| THE TASK |
Write out exactly the lines between the line containing "build_legs()" and the line containing "bpy.context.scene.collection.objects.link(empty)", including both of those lines, and nothing more.

+===+

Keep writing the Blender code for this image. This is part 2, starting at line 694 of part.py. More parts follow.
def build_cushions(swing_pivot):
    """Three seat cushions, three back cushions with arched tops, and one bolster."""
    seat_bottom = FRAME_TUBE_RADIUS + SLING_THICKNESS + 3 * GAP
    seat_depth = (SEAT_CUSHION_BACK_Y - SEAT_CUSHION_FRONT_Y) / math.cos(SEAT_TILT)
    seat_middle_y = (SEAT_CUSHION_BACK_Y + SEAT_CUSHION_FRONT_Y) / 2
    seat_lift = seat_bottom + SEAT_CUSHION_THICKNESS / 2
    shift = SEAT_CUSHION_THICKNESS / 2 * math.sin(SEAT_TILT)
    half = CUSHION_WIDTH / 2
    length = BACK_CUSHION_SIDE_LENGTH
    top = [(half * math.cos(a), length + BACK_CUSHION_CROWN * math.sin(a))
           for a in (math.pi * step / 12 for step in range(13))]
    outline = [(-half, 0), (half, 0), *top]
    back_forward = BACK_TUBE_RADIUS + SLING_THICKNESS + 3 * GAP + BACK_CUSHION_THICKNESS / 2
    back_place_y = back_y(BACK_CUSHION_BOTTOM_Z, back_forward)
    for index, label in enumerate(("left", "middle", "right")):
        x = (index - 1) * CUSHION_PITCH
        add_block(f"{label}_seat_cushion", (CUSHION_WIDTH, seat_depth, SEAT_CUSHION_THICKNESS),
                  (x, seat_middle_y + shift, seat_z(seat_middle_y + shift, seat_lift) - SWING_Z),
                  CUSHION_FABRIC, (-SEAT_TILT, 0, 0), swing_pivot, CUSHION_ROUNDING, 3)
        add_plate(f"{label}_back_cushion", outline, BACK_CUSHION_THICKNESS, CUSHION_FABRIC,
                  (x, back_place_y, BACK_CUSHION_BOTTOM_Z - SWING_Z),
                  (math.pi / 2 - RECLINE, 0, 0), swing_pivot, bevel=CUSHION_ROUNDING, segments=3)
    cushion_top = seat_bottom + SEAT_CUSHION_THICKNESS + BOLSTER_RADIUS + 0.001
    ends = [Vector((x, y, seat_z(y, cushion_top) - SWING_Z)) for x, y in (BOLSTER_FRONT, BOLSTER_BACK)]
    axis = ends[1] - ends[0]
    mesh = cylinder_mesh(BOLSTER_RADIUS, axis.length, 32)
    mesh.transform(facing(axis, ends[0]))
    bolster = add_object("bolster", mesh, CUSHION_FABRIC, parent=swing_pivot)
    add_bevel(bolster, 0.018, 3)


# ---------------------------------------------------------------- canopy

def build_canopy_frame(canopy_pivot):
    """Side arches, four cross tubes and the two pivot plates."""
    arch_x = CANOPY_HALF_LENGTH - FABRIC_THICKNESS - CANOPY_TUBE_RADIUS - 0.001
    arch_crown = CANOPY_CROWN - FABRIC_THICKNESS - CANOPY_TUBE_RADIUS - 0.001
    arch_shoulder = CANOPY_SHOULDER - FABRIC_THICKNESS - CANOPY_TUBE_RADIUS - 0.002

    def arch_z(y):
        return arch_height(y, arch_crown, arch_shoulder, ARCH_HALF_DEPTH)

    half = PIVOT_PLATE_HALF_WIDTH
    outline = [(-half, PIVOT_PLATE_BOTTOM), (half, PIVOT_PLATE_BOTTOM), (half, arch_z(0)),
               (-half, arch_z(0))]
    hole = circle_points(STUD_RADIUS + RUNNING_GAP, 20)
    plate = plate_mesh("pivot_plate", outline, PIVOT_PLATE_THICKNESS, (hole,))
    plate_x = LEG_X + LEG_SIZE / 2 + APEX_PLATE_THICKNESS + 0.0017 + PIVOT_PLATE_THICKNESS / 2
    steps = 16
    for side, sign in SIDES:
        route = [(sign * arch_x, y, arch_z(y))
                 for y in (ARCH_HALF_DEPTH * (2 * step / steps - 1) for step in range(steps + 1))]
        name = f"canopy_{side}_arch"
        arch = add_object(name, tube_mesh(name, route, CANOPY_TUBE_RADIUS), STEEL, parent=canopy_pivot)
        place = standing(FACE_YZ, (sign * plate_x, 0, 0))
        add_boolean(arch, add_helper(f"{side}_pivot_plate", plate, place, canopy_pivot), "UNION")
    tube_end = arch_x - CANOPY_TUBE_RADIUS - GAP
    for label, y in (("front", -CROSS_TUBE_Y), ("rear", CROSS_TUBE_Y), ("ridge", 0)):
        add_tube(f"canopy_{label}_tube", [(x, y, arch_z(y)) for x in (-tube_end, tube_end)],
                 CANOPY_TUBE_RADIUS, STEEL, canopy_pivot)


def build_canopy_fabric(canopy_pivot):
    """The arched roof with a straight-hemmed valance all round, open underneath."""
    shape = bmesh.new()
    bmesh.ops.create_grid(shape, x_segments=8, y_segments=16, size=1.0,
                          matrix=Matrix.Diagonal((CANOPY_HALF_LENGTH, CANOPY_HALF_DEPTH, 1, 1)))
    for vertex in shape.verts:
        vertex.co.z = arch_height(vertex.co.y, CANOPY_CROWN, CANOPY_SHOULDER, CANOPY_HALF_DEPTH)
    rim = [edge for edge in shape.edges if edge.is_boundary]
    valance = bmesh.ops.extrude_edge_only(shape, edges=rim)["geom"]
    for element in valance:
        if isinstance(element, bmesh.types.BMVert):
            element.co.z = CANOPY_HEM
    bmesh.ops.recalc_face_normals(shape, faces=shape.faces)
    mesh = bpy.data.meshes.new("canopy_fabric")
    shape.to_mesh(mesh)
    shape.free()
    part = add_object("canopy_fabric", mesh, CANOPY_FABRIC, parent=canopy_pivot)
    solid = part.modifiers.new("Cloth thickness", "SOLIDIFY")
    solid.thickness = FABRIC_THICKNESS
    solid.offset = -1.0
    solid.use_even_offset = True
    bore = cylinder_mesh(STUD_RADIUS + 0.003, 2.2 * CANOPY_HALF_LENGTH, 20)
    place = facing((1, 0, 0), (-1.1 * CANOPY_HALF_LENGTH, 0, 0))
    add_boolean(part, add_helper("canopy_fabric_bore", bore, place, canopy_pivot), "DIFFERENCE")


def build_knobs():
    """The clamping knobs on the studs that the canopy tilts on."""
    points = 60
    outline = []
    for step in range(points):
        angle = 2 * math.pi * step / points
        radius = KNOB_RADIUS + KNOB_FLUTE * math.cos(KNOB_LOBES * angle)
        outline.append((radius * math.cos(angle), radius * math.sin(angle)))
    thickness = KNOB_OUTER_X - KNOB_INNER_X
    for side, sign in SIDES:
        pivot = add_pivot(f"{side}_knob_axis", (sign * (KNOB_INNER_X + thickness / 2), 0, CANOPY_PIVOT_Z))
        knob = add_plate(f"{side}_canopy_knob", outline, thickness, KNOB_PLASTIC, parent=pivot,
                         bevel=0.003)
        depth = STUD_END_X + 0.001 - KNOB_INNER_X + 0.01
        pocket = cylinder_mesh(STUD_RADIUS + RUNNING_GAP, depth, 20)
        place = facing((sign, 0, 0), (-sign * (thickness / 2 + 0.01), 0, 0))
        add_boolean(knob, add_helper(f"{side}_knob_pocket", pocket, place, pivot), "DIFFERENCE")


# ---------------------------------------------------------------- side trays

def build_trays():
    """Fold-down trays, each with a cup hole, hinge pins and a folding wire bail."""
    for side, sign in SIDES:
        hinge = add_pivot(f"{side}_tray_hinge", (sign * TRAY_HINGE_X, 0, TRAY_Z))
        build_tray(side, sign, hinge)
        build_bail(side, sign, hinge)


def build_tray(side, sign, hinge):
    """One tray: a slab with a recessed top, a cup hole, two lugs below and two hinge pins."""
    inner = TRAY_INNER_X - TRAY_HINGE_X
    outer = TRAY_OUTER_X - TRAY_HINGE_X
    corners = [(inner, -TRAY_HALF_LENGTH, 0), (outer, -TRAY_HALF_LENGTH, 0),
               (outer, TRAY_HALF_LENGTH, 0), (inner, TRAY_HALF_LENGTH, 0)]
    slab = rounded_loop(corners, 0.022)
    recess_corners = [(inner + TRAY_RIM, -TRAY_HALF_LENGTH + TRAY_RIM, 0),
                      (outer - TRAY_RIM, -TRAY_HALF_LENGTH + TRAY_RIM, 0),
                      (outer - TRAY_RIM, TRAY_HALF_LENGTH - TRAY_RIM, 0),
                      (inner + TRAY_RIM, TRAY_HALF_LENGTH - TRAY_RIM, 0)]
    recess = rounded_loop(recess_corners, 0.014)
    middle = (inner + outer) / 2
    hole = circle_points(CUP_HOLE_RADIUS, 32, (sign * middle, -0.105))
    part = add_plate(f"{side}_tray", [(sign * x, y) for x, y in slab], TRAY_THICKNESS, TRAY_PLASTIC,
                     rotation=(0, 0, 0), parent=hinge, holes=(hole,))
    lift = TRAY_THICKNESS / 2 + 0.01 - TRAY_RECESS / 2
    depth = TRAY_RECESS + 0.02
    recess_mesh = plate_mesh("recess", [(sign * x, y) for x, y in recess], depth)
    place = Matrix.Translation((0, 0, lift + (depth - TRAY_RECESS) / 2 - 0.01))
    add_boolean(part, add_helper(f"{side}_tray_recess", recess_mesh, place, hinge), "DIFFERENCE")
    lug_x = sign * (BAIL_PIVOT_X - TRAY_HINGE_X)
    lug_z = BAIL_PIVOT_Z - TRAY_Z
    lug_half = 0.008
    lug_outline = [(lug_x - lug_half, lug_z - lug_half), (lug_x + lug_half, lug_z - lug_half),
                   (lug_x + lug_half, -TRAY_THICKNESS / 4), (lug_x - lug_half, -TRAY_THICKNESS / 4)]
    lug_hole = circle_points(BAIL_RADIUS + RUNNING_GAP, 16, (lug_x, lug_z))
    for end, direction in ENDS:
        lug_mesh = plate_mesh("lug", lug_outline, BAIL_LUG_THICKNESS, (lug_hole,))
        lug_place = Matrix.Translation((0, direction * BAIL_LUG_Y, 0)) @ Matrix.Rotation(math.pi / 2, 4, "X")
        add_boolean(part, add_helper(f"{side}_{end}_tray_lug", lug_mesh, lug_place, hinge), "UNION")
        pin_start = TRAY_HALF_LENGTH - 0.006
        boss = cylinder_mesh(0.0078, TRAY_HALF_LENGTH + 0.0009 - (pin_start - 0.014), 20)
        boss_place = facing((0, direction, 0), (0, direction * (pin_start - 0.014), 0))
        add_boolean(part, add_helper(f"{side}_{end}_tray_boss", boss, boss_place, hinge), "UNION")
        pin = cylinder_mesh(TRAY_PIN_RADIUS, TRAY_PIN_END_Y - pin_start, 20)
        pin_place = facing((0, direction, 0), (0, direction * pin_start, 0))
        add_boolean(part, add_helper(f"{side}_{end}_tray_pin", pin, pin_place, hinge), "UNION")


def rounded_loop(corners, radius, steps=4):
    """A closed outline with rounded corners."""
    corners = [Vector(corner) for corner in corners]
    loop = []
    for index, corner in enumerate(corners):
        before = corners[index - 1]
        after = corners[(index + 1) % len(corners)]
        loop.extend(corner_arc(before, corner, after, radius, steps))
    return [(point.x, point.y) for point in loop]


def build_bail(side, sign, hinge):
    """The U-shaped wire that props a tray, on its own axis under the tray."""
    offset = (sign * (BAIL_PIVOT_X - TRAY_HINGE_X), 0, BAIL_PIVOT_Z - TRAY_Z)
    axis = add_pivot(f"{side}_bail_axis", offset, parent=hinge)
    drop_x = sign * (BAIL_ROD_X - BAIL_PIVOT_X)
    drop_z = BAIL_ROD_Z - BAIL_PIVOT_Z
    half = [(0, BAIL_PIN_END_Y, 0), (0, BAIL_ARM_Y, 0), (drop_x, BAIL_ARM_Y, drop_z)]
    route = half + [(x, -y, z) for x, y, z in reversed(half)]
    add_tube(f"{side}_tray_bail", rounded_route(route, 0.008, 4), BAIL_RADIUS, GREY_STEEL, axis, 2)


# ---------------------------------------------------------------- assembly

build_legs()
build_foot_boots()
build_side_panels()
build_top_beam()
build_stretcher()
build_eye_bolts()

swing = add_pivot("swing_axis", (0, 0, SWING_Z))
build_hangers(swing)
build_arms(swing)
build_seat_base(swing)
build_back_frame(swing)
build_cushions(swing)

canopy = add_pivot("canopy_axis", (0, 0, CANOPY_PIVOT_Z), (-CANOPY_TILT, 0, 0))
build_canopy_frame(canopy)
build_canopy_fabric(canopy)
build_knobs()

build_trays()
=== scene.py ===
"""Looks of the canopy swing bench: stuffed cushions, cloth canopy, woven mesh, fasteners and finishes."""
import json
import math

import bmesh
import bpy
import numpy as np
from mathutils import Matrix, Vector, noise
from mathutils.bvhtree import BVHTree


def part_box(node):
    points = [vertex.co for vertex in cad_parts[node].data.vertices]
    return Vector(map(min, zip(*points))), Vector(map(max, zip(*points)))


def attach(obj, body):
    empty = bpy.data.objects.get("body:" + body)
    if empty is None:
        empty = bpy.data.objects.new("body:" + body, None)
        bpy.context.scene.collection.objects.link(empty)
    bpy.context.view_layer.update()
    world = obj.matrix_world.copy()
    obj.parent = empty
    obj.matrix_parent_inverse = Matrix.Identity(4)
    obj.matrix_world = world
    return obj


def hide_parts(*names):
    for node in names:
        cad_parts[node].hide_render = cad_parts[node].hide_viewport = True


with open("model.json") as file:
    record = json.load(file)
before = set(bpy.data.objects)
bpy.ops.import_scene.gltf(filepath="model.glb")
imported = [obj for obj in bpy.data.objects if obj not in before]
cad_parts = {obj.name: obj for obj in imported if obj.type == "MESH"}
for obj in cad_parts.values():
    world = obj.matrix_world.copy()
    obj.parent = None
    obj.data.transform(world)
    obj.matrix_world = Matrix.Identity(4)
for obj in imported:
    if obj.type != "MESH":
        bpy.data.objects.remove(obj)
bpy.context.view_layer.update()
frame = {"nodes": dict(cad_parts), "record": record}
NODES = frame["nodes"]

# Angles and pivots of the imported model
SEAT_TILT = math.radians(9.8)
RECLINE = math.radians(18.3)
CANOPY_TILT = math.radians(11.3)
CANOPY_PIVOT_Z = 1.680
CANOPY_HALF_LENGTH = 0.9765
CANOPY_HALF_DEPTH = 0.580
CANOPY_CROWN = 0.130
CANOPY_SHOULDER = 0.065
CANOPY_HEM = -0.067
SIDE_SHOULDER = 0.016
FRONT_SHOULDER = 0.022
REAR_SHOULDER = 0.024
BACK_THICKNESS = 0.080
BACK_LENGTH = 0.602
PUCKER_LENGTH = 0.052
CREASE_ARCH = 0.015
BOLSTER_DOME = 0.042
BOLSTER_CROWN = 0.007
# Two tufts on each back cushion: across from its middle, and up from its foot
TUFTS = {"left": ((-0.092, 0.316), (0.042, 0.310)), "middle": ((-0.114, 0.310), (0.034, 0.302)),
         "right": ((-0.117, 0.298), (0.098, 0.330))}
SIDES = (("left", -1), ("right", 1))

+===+

| EXERCISE ANSWER |
build_legs()
build_foot_boots()
build_side_panels()
build_top_beam()
build_stretcher()
build_eye_bolts()

swing = add_pivot("swing_axis", (0, 0, SWING_Z))
build_hangers(swing)
build_arms(swing)
build_seat_base(swing)
build_back_frame(swing)
build_cushions(swing)

canopy = add_pivot("canopy_axis", (0, 0, CANOPY_PIVOT_Z), (-CANOPY_TILT, 0, 0))
build_canopy_frame(canopy)
build_canopy_fabric(canopy)
build_knobs()

build_trays()
=== scene.py ===
"""Looks of the canopy swing bench: stuffed cushions, cloth canopy, woven mesh, fasteners and finishes."""
import json
import math

import bmesh
import bpy
import numpy as np
from mathutils import Matrix, Vector, noise
from mathutils.bvhtree import BVHTree


def part_box(node):
    points = [vertex.co for vertex in cad_parts[node].data.vertices]
    return Vector(map(min, zip(*points))), Vector(map(max, zip(*points)))


def attach(obj, body):
    empty = bpy.data.objects.get("body:" + body)
    if empty is None:
        empty = bpy.data.objects.new("body:" + body, None)
        bpy.context.scene.collection.objects.link(empty)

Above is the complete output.